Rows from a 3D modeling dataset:
■ ■ ■ ■ ■
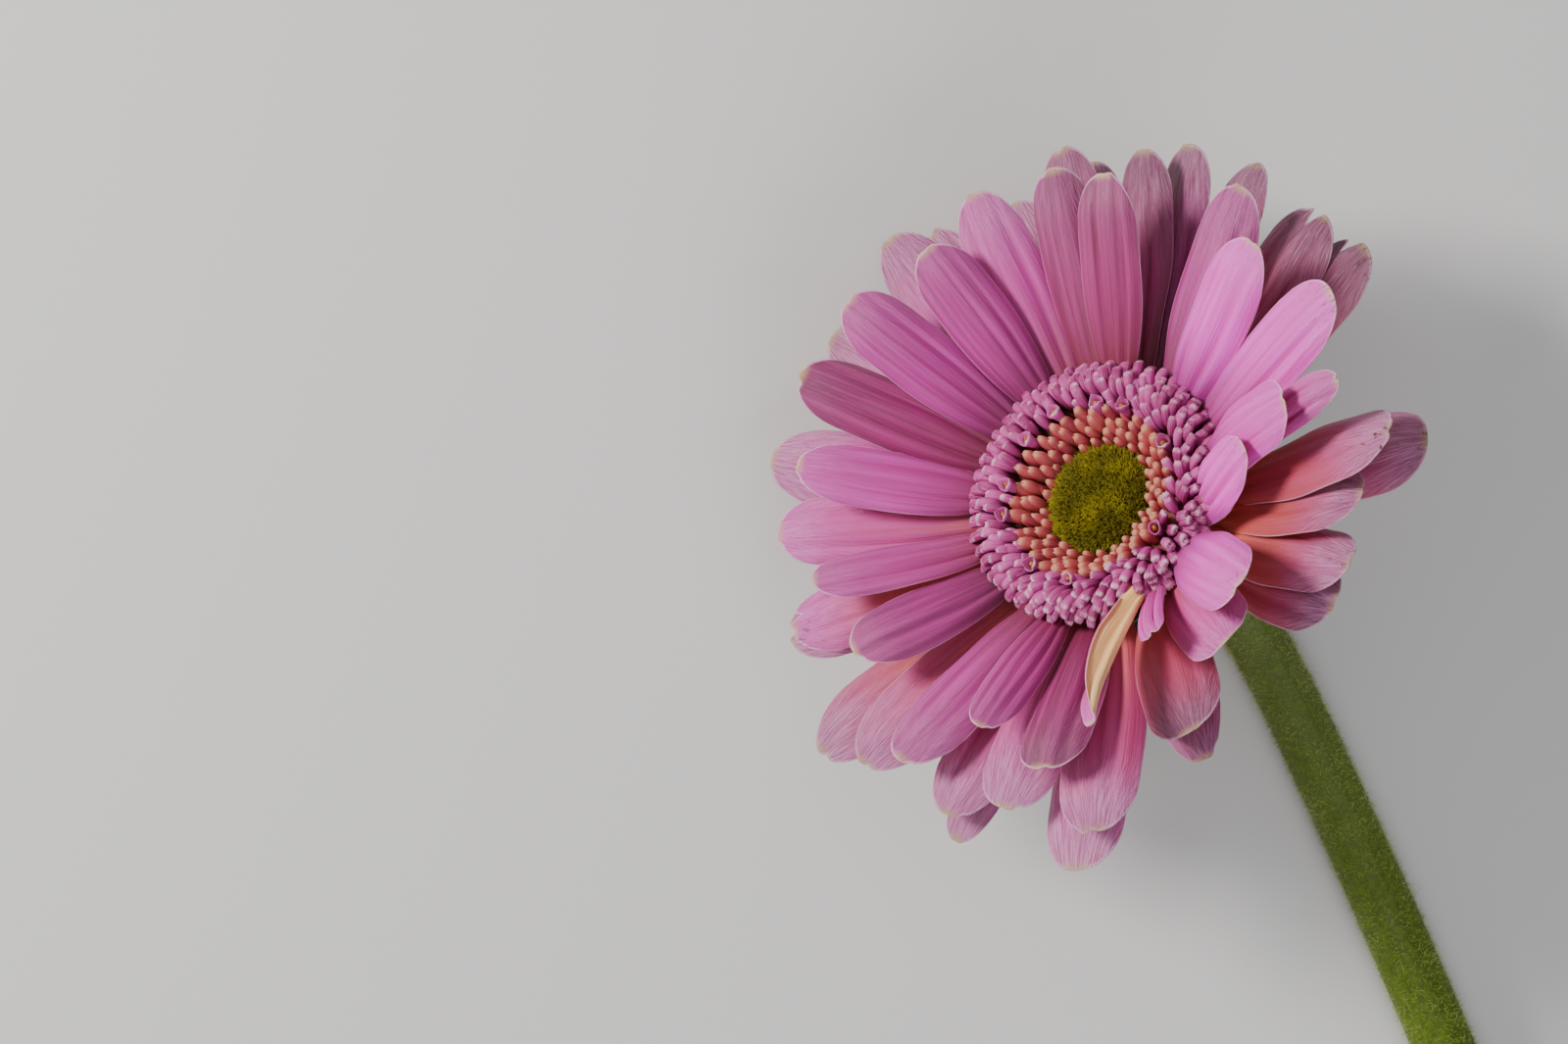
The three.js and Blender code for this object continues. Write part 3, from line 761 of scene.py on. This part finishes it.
def bean(name, length, sections, sides, bend, start, ribs, rib_depth, teeth):
    """A closed body along +X from its sections, which bends down from start on and has ribs and teeth."""
    points, along, across = [], [], []
    place, slope, before = np.array([0.0, 0.0]), 0.0, 0.0
    for number, (share, wide, deep) in enumerate(sections):
        slope = -math.radians(bend) * float(smooth((share - start) / (1 - start)))
        way = np.array([math.cos(slope), math.sin(slope)])
        place = place + way * (share - before) * length
        before = share
        for k in range(sides):
            angle = 2 * math.pi * k / sides
            swell = 1 + rib_depth * math.cos(ribs * angle)
            jut = teeth * (k % 2) if number == len(sections) - 2 else 0.0
            y = wide * swell * math.cos(angle)
            z = deep * swell * math.sin(angle)
            points.append((place[0] - z * way[1] + jut * way[0], y, place[1] + z * way[0] + jut * way[1]))
            along.append(share)
            across.append(math.cos(angle))
    faces = tube_faces(len(sections), sides) + tube_ends(len(sections), sides)
    return mesh_of(name, points, faces, {"along": along, "across": across})


def cup_mesh():
    """A disc floret that has just opened: a tube along +X whose two lips part round the pollen."""
    outline = [(0.0, 0.0), (0.5, 0.0), (0.7, 1.6), (0.92, 3.0), (1.2, 4.3)]
    outline += [(1.04, 4.25), (0.62, 3.1), (0.4, 2.4), (0.0, 2.3)]  # and down its inside
    along = [0.0, 0.1, 0.4, 0.75, 0.97, 0.8, 0.3, 0.2, 0.1]
    lips_from, lips_over = 2.4, 1.6
    mesh = revolved("cup", outline, 15)
    steps = numbers_of(mesh, "along") * (len(outline) - 1)
    set_numbers(mesh, "along", np.interp(steps, range(len(along)), along))
    set_numbers(mesh, "across", 0 * steps)
    for vertex in mesh.vertices:
        angle = math.atan2(vertex.co.y, vertex.co.x)
        lips = float(smooth((vertex.co.z - lips_from) / lips_over))
        outer = 0.5 + 0.5 * math.cos(angle)
        vertex.co.x = vertex.co.x * (1 - 0.3 * lips) + 0.35 * lips * outer
        vertex.co.z += lips * (0.75 * math.cos(angle) ** 2 - 0.9 + 0.35 * outer + 0.16 * math.cos(5 * angle))
    mesh.transform(Matrix.Rotation(math.pi / 2, 4, "Y"))
    return mesh


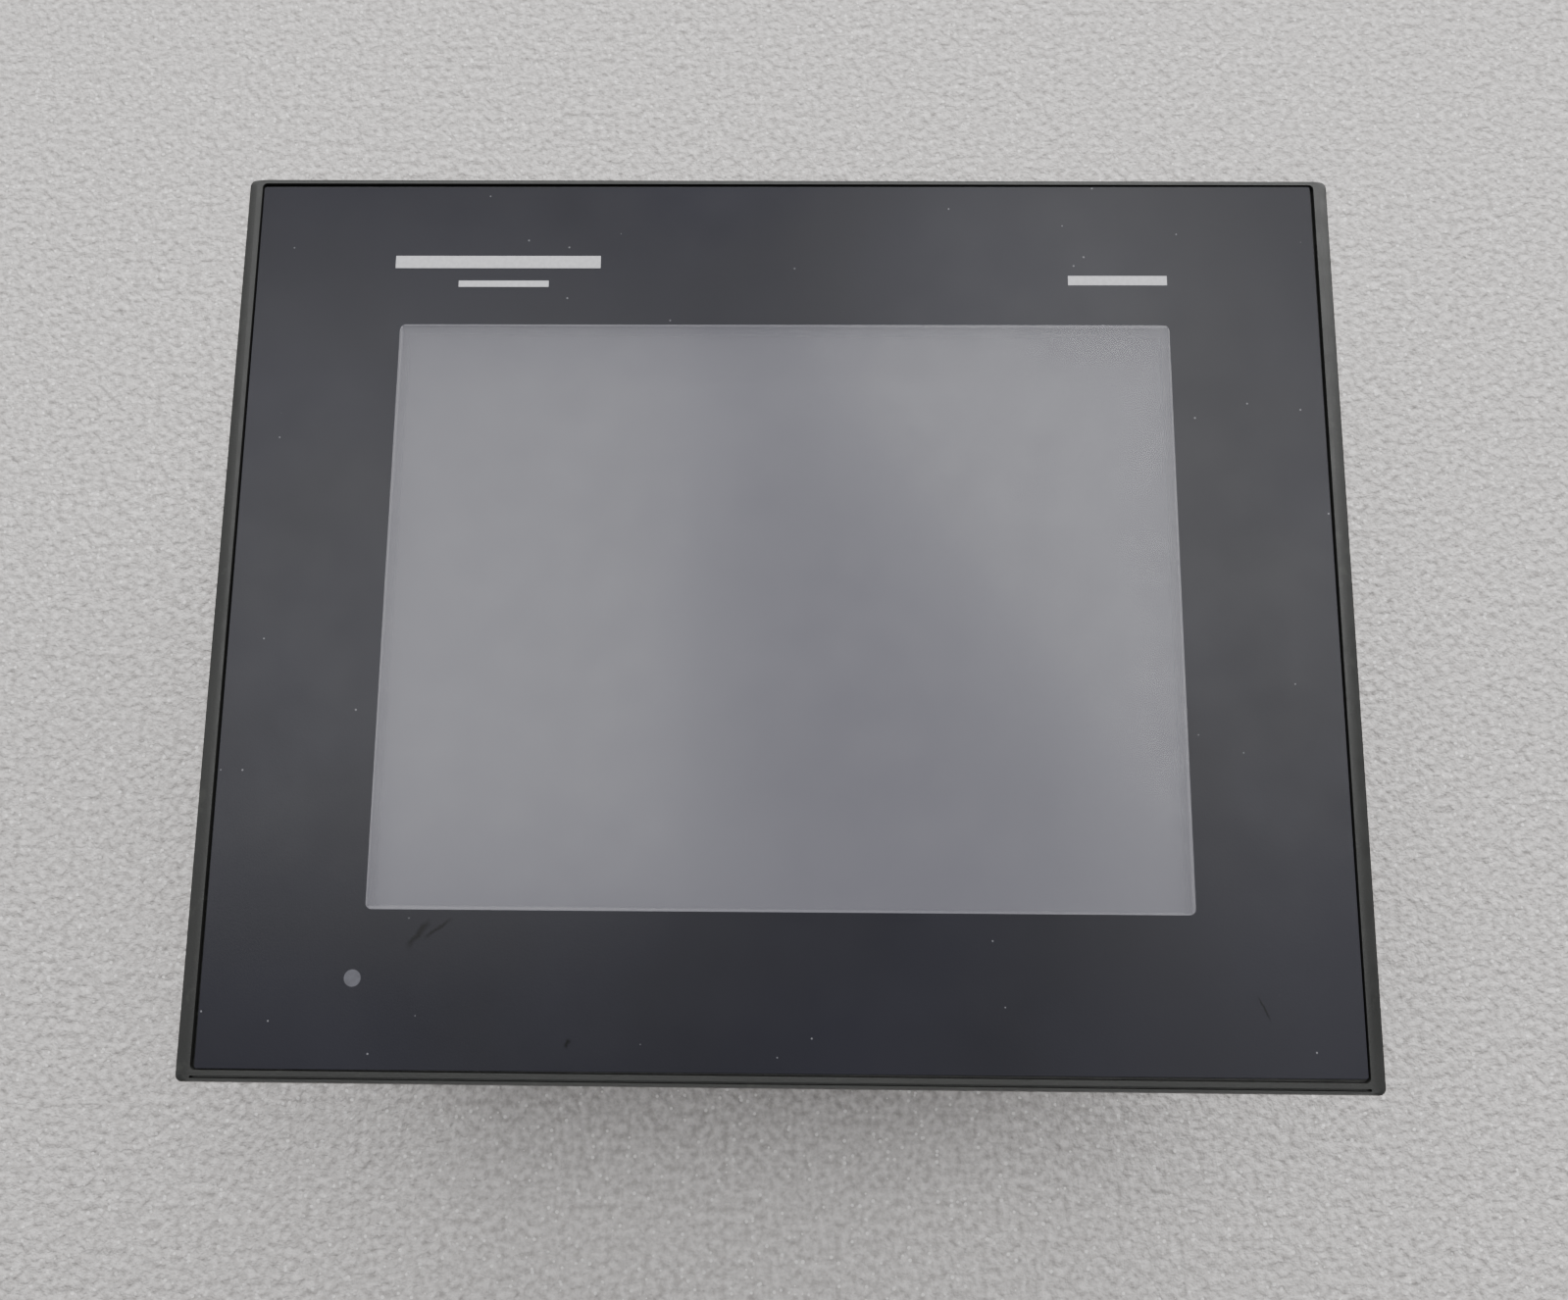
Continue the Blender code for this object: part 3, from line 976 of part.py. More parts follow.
■ ■ ■ ■ ■
**What is needed:**
Send back each record exactly as it stands.

**Problem solution:**
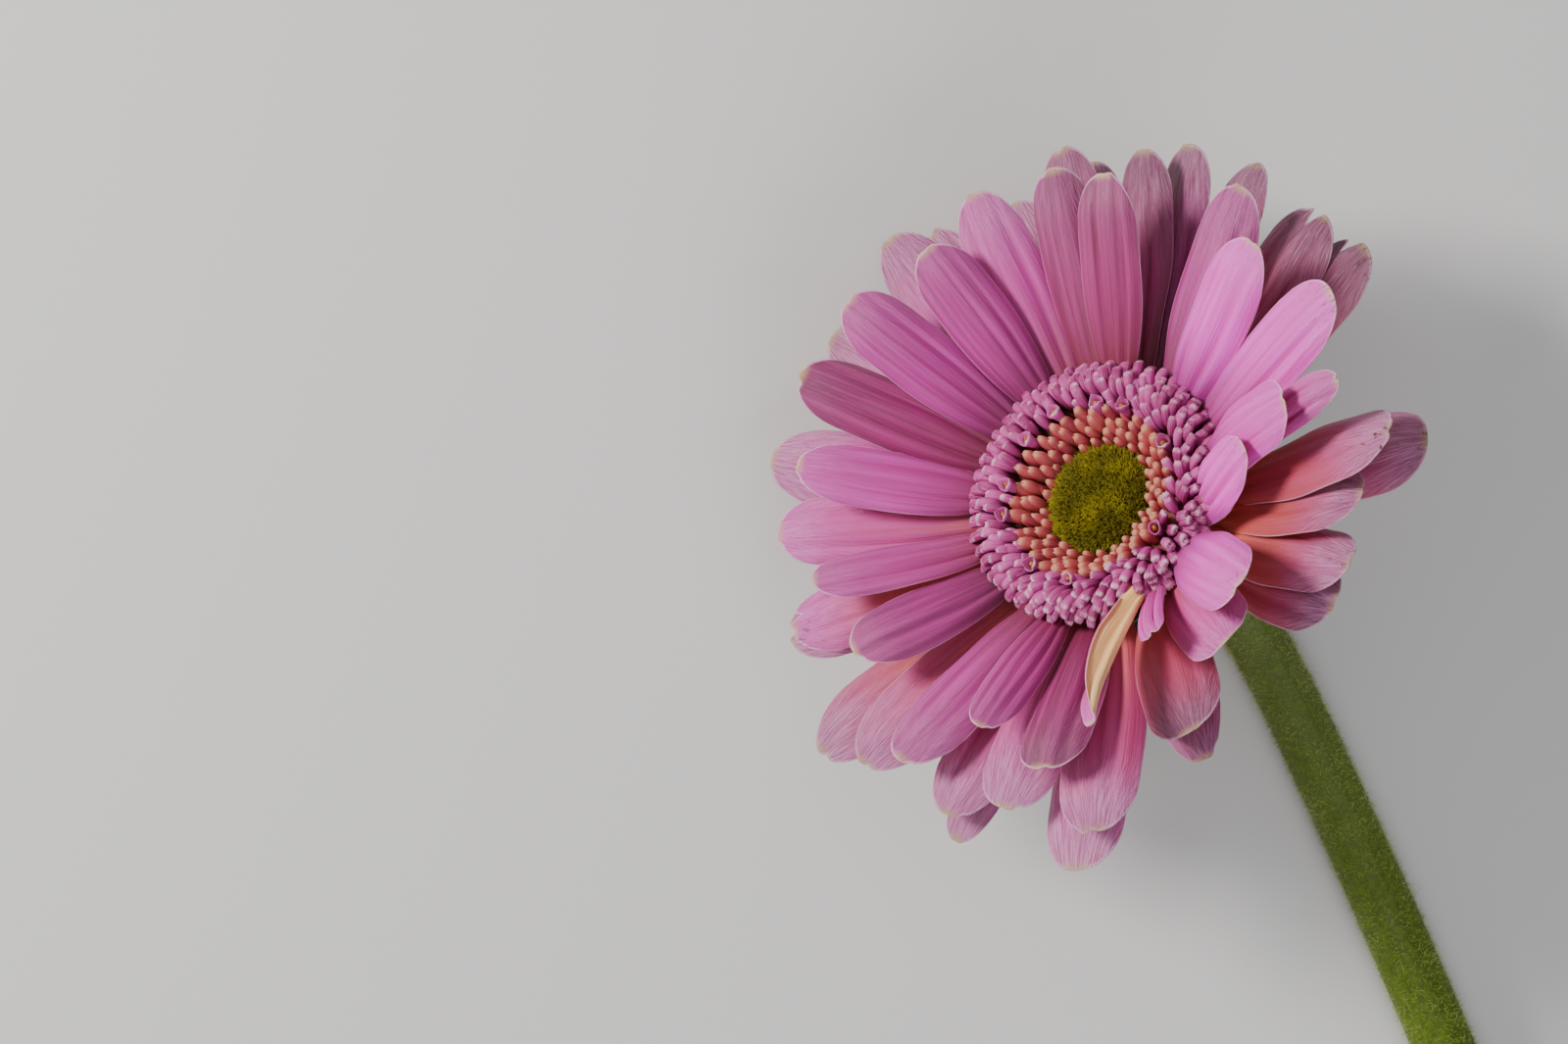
The three.js and Blender code for this object continues. Write part 3, from line 761 of scene.py on. This part finishes it.
def bean(name, length, sections, sides, bend, start, ribs, rib_depth, teeth):
    """A closed body along +X from its sections, which bends down from start on and has ribs and teeth."""
    points, along, across = [], [], []
    place, slope, before = np.array([0.0, 0.0]), 0.0, 0.0
    for number, (share, wide, deep) in enumerate(sections):
        slope = -math.radians(bend) * float(smooth((share - start) / (1 - start)))
        way = np.array([math.cos(slope), math.sin(slope)])
        place = place + way * (share - before) * length
        before = share
        for k in range(sides):
            angle = 2 * math.pi * k / sides
            swell = 1 + rib_depth * math.cos(ribs * angle)
            jut = teeth * (k % 2) if number == len(sections) - 2 else 0.0
            y = wide * swell * math.cos(angle)
            z = deep * swell * math.sin(angle)
            points.append((place[0] - z * way[1] + jut * way[0], y, place[1] + z * way[0] + jut * way[1]))
            along.append(share)
            across.append(math.cos(angle))
    faces = tube_faces(len(sections), sides) + tube_ends(len(sections), sides)
    return mesh_of(name, points, faces, {"along": along, "across": across})


def cup_mesh():
    """A disc floret that has just opened: a tube along +X whose two lips part round the pollen."""
    outline = [(0.0, 0.0), (0.5, 0.0), (0.7, 1.6), (0.92, 3.0), (1.2, 4.3)]
    outline += [(1.04, 4.25), (0.62, 3.1), (0.4, 2.4), (0.0, 2.3)]  # and down its inside
    along = [0.0, 0.1, 0.4, 0.75, 0.97, 0.8, 0.3, 0.2, 0.1]
    lips_from, lips_over = 2.4, 1.6
    mesh = revolved("cup", outline, 15)
    steps = numbers_of(mesh, "along") * (len(outline) - 1)
    set_numbers(mesh, "along", np.interp(steps, range(len(along)), along))
    set_numbers(mesh, "across", 0 * steps)
    for vertex in mesh.vertices:
        angle = math.atan2(vertex.co.y, vertex.co.x)
        lips = float(smooth((vertex.co.z - lips_from) / lips_over))
        outer = 0.5 + 0.5 * math.cos(angle)
        vertex.co.x = vertex.co.x * (1 - 0.3 * lips) + 0.35 * lips * outer
        vertex.co.z += lips * (0.75 * math.cos(angle) ** 2 - 0.9 + 0.35 * outer + 0.16 * math.cos(5 * angle))
    mesh.transform(Matrix.Rotation(math.pi / 2, 4, "Y"))
    return mesh


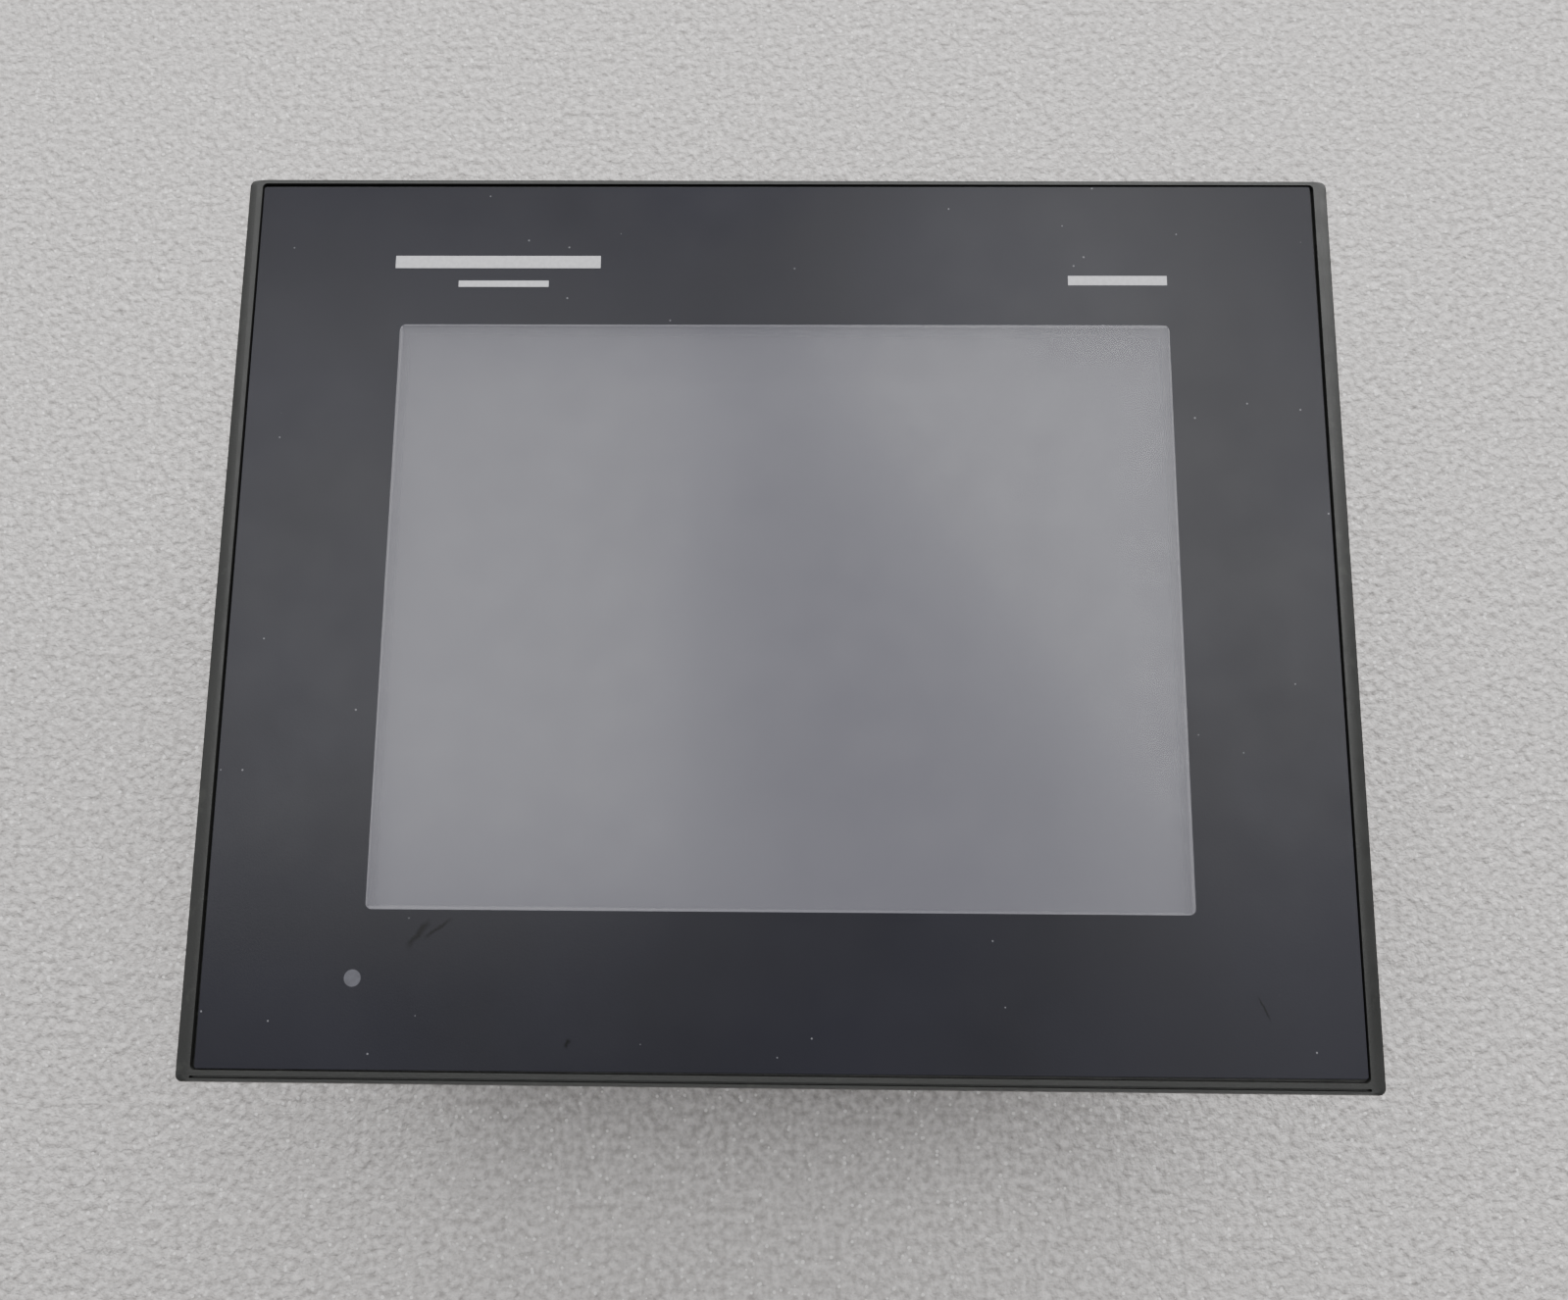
Continue the Blender code for this object: part 3, from line 976 of part.py. More parts follow.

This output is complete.